# Given problem
Write out only the span of lines that begins at the line with "front, rear = build_covers()" and ends at the line with "obj.parent = rigid_bodies[body]". Keep both end lines, word for word.

# Records provided
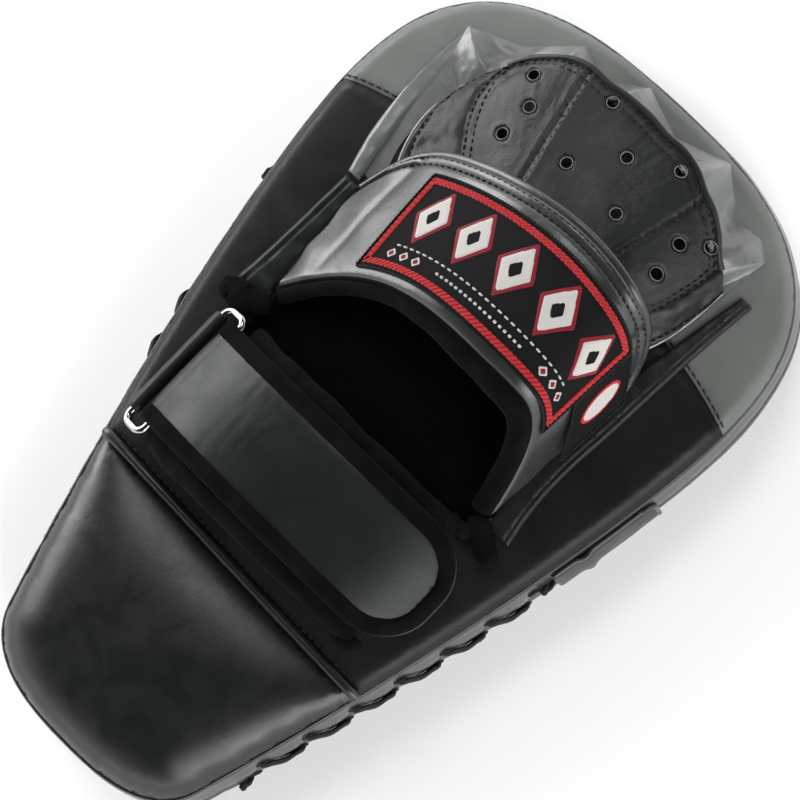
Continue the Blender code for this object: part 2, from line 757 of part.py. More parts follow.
def build_pocket():
    """The pleated leather that closes the glove from under the cover down to the pad."""
    columns = []
    for first, second in zip(POCKET_HEM, POCKET_HEM[1:]):
        for share in POCKET_COLUMNS:
            columns.append([mix(a, b, share) for a, b in zip(first, second)])
    columns.append(list(POCKET_HEM[-1]))
    grid = []
    for share in POCKET_ROWS:
        row = []
        for x, y, degrees, v in columns:
            top = finger_point(math.radians(degrees), v, COVER_THICKNESS + POCKET_PLAY)
            hem_z = back_height(x, y) + POCKET_THICKNESS + 2.0 * GAP
            low = mix(top[2] - POCKET_DROP, hem_z, share ** POCKET_RISE)
            here = (mix(top[0], x, share), mix(top[1], y, share))
            row.append((*here, max(low, hem_z + 0.5 * GAP)))
        grid.append(row)
    sheet("finger_pocket", grid, POCKET_THICKNESS, PALE_LEATHER)


def point_along(line, share):
    """The point at a share of a line's bends."""
    spot = share * (len(line) - 1.0)
    i = min(int(spot), len(line) - 2)
    return Vector(line[i]).lerp(Vector(line[i + 1]), spot - i)


def pad_strip(name, edges, thickness, look, rows):
    """A strip lying on the pad's back between two edges."""
    grid = []
    for share in spread(0.0, 1.0, rows):
        left = point_along(edges[0], share)
        right = point_along(edges[1], share)
        across = [left, left.lerp(right, 0.5), right]
        grid.append([(p.x, p.y, back_height(p.x, p.y) + GAP) for p in across])
    sheet(name, grid, thickness, look, offset=1.0)


def build_flanges():
    pad_strip("flange_left", FLANGE_LEFT, FLANGE_THICKNESS, BLACK_LEATHER, 7)
    pad_strip("flange_right", FLANGE_RIGHT, FLANGE_THICKNESS, BLACK_LEATHER, 16)
    pad_strip("pocket_strip", POCKET_STRIP, FLANGE_THICKNESS, PALE_LEATHER, 7)
    pad_strip("end_tab_left", END_TAB_LEFT, END_TAB_THICKNESS, VELOUR, 3)
    pad_strip("end_tab_right", END_TAB_RIGHT, END_TAB_THICKNESS, VELOUR, 3)
    pad_strip("glove_base_lining", GLOVE_FLOOR, LINING_THICKNESS, VELOUR, 8)


# ---------------------------------------------------------------- wrist strap

def strap_z(x, crown, end, half, middle):
    return end + (crown - end) * (1.0 - min(abs((x - middle) / half), 1.0) ** STRAP_POWER)


def cuff_point(x, y, lift):
    return x, y, strap_z(x, CUFF_CROWN_Z, CUFF_END_Z, CUFF_HALF, CUFF_X) + lift


def strap_point(x, y, lift):
    """A point of the strap's top face."""
    middle = mix(RING_INNER[0], STRAP_END_X, 0.5)
    half = (STRAP_END_X - RING_INNER[0]) / 2.0
    left_z = RING_INNER[1] + FOLD_RADIUS
    end = mix(left_z, STRAP_END_Z, max(0.0, min(1.0, (x - RING_INNER[0]) / (2.0 * half))))
    return x, y, strap_z(x, STRAP_CROWN_Z, end, half, middle) + lift


def build_cuff():
    grid = []
    for y in spread(CUFF_LOW_Y, CUFF_HIGH_Y, 5):
        across = [CUFF_X + CUFF_HALF * math.sin(angle) for angle in angles(-90.0, 90.0, 15)]
        grid.append([cuff_point(x, y, 0.0) for x in across])
    sheet("wrist_cuff", grid, CUFF_THICKNESS, VELOUR)
    under = -STRAP_THICKNESS - PAD_DEPTH - GAP
    hook = [[strap_point(x, y, under) for x in spread(*HOOK_PAD_X, 9)] for y in PAD_Y]
    sheet("hook_pad", hook, PAD_THICKNESS, VELOUR, offset=1.0)
    loop = [[cuff_point(x, y, GAP) for x in spread(*LOOP_PAD_X, 9)] for y in PAD_Y]
    sheet("loop_pad", loop, PAD_THICKNESS, VELOUR, offset=1.0)


def strap_outline(x, inset):
    """Half the strap's width at x: straight, then a round end."""
    half = (STRAP_HIGH_Y - STRAP_LOW_Y) / 2.0 - inset
    corner = STRAP_CORNER - inset
    over = x - (STRAP_END_X - inset - corner)
    if over <= 0.0:
        return half
    return half - corner + math.sqrt(max(corner ** 2 - over ** 2, 0.0))


def strap_grid(first, last, inset, columns):
    middle = (STRAP_LOW_Y + STRAP_HIGH_Y) / 2.0
    grid = []
    for j in range(7):
        row = []
        for i in range(columns):
            x = mix(first, last, math.sin(0.5 * math.pi * i / (columns - 1.0)))
            y = middle + strap_outline(x, inset) * (j / 3.0 - 1.0)
            row.append(strap_point(x, y, 0.0))
        grid.append(row)
    return grid


def build_strap():
    first = RING_INNER[0] + GAP
    inner = strap_grid(first, STRAP_END_X - STRAP_BINDING - GAP, STRAP_BINDING + GAP, 15)
    sheet("strap_flap", inner, STRAP_THICKNESS, BLACK_LEATHER)
    edge = strap_grid(first, STRAP_END_X - GAP, GAP, 15)
    hem = strap_grid(first, STRAP_END_X - STRAP_BINDING, STRAP_BINDING, 15)
    border = edge[0] + [row[-1] for row in edge[1:-1]] + edge[-1][::-1]
    inside = hem[0] + [row[-1] for row in hem[1:-1]] + hem[-1][::-1]
    sheet("strap_binding", [border, inside], STRAP_THICKNESS + BINDING_EXTRA, VELOUR)


def build_ring():
    base = Vector((RING_OUTER[0], 0.0, RING_OUTER[1]))
    reach = Vector((RING_INNER[0], 0.0, RING_INNER[1])) - base
    across = reach.normalized()
    near = RING_CORNER
    far = reach.length - RING_CORNER
    low = RING_LOW_Y + RING_CORNER
    high = RING_HIGH_Y - RING_CORNER
    route = []
    for u, y, start in ((near, low, 180.0), (far, low, 270.0), (far, high, 0.0), (near, high, 90.0)):
        for angle in angles(start, start + 90.0, 5):
            place = base + across * (u + RING_CORNER * math.cos(angle))
            route.append((place.x, y + RING_CORNER * math.sin(angle), place.z))
    tube("ring", route, RING_WIRE, CHROME, cyclic=True)


def wrapped(name, centre, bore, radius, arc, ends, look):
    """A sleeve round a bar along Y: an arc of wall between two angles in degrees."""
    steps = 12
    points = []
    for y in ends:
        for wall in (radius, bore):
            for angle in angles(*arc, steps + 1):
                points.append((centre[0] + wall * math.cos(angle), y, centre[1] + wall * math.sin(angle)))
    ring = steps + 1
    section = list(range(ring)) + list(range(2 * ring - 1, ring - 1, -1))
    faces = [tuple(section[::-1]), tuple(i + 2 * ring for i in section)]
    for i in range(len(section)):
        a = section[i]
        b = section[(i + 1) % len(section)]
        faces.append((a, b, b + 2 * ring, a + 2 * ring))
    return make_object(name, points, faces, look)


def build_keepers():
    ends = (RING_LOW_Y + SLEEVE_INSET, RING_HIGH_Y - SLEEVE_INSET)
    wrapped("ring_keeper", RING_OUTER, SLEEVE_BORE, SLEEVE_RADIUS, SLEEVE_ARC, ends, BLACK_LEATHER)
    ends = (STRAP_LOW_Y, STRAP_HIGH_Y - FOLD_INSET)
    wrapped("strap_fold", RING_INNER, FOLD_BORE, FOLD_RADIUS, FOLD_ARC, ends, BLACK_LEATHER)


def main():
    clear_scene()
    front, rear = build_covers()
    build_foams()
    build_back()
    build_lacing(front, rear)
    build_knots()
    build_gusset_flap()
    build_band()
    build_cover()
    build_pocket()
    build_flanges()
    build_cuff()
    build_strap()
    build_ring()
    build_keepers()


main()
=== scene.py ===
"""Looks of a long focus mitt with a glove back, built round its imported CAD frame.

Shapes are worked out in millimetres in the frame's axes: +Y towards the fingers,
+X towards the steep side, +Z out of the back. Meshes are in metres.
"""
import json
import math

import bmesh
import bpy
import numpy as np
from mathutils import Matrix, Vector, noise
from mathutils.geometry import delaunay_2d_cdt

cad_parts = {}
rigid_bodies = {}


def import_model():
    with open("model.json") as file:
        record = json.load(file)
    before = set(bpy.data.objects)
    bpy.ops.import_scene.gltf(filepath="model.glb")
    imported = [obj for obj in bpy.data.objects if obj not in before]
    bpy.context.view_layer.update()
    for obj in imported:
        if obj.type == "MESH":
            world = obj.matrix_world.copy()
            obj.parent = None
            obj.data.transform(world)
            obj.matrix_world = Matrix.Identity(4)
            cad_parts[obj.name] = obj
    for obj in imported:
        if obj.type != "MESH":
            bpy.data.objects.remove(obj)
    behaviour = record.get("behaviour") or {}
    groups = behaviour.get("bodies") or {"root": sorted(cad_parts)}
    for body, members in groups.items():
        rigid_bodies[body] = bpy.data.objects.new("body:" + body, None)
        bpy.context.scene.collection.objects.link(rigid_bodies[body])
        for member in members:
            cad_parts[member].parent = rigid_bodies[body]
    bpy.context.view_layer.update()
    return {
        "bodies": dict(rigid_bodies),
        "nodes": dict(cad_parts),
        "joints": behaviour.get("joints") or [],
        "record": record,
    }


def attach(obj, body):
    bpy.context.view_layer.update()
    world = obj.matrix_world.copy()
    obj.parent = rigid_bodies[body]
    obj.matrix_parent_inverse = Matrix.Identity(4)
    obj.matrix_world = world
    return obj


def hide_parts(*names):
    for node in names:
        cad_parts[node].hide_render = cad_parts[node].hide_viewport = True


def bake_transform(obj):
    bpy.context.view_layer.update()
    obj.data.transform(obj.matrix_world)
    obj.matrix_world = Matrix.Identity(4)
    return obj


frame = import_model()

MM = 0.001
UP = (0.0, 0.0, 1.0)
SHARP = math.radians(50.0)

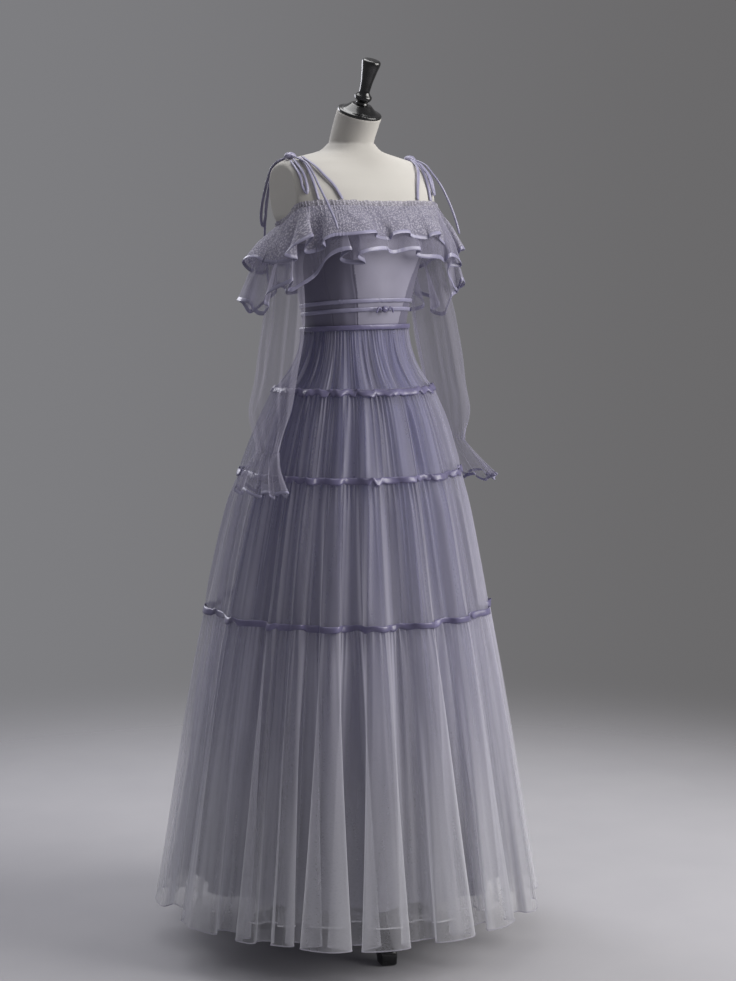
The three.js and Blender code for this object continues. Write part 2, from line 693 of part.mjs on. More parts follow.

# Solved exercise
    front, rear = build_covers()
    build_foams()
    build_back()
    build_lacing(front, rear)
    build_knots()
    build_gusset_flap()
    build_band()
    build_cover()
    build_pocket()
    build_flanges()
    build_cuff()
    build_strap()
    build_ring()
    build_keepers()


main()
=== scene.py ===
"""Looks of a long focus mitt with a glove back, built round its imported CAD frame.

Shapes are worked out in millimetres in the frame's axes: +Y towards the fingers,
+X towards the steep side, +Z out of the back. Meshes are in metres.
"""
import json
import math

import bmesh
import bpy
import numpy as np
from mathutils import Matrix, Vector, noise
from mathutils.geometry import delaunay_2d_cdt

cad_parts = {}
rigid_bodies = {}


def import_model():
    with open("model.json") as file:
        record = json.load(file)
    before = set(bpy.data.objects)
    bpy.ops.import_scene.gltf(filepath="model.glb")
    imported = [obj for obj in bpy.data.objects if obj not in before]
    bpy.context.view_layer.update()
    for obj in imported:
        if obj.type == "MESH":
            world = obj.matrix_world.copy()
            obj.parent = None
            obj.data.transform(world)
            obj.matrix_world = Matrix.Identity(4)
            cad_parts[obj.name] = obj
    for obj in imported:
        if obj.type != "MESH":
            bpy.data.objects.remove(obj)
    behaviour = record.get("behaviour") or {}
    groups = behaviour.get("bodies") or {"root": sorted(cad_parts)}
    for body, members in groups.items():
        rigid_bodies[body] = bpy.data.objects.new("body:" + body, None)
        bpy.context.scene.collection.objects.link(rigid_bodies[body])
        for member in members:
            cad_parts[member].parent = rigid_bodies[body]
    bpy.context.view_layer.update()
    return {
        "bodies": dict(rigid_bodies),
        "nodes": dict(cad_parts),
        "joints": behaviour.get("joints") or [],
        "record": record,
    }


def attach(obj, body):
    bpy.context.view_layer.update()
    world = obj.matrix_world.copy()
    obj.parent = rigid_bodies[body]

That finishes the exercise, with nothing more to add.